Rogue FM-80E Acoustic-Electric Mandolin



Sound Quality

It's hard to make a mandolin sound horrible, at least accoustically. This one sounds ok unplugged, a little weak on the G and D strings, but overall not too bad. Plugged in, the pickup sounds tinny and not the least bit accoustic. I ran this through my zoom 505 processor's accoustic guitar simulator with surprisingly good results. With a bit of tweaking, it sounded very natural. Lately I've been getting a lot of grounding problems with the pickup, so a direct box with a ground/lift switch would be helpful.

Reliability/Durability

I have had this mando for two years of extensive playing (almost every day) and touring.

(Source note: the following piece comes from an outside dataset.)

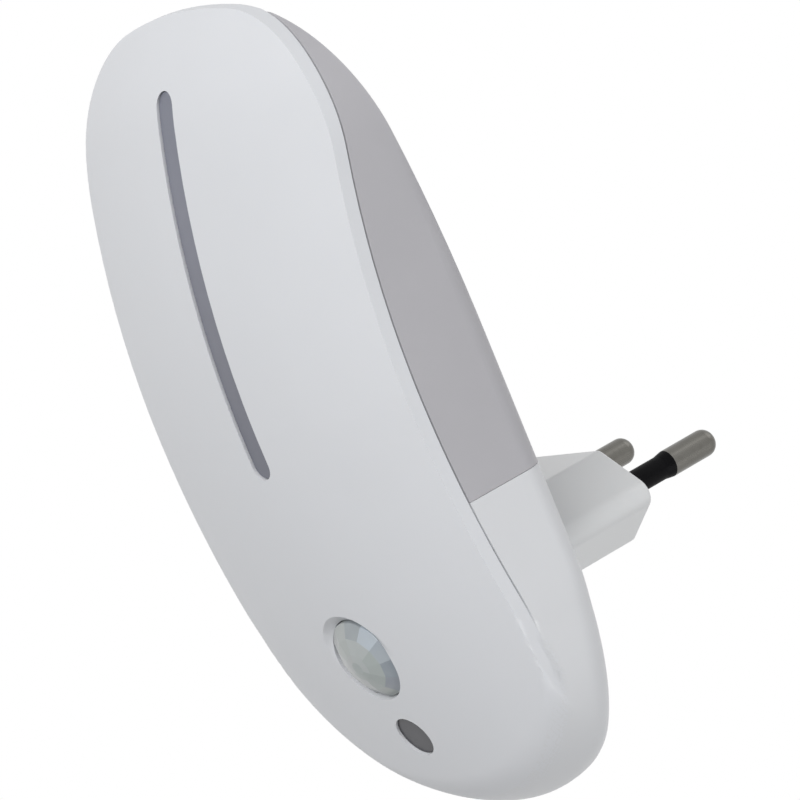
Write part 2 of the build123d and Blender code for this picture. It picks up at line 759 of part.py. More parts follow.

The frets have worn down, which is normal for any instrument, and I've had a few problems with the electronics--I've had to resolder a few connections on the output jack. It's always nice to have a backup, but the only backup I would recommend for this instrument is a spare SM-57 or other mic just in case your electronics decide to break. Or you can do like I did and keep your amp mic on a boom and swing it up to the mandolin. This is a cheap POS mandolin, but I've put it through hell and it still meets my needs.

General Comments

I've been playing mandolin for 2 years, guitar for over 10. I picked this mando up because it came with electronics and a case for under $200. If it were stolen, I would look into a few other A/E mandolins, but would probably get this again. If you're looking to start playing mandolin but don't want to buy a Sam Bush custom mando (around 6K), you're a guitarist who wants to add some mando, or a mandolin player who wants to go electric, I would recommend this instrument, especially if you have an accoustic simulator. If you're as good as Sam Bush, you're not even looking at rogue instruments to begin with.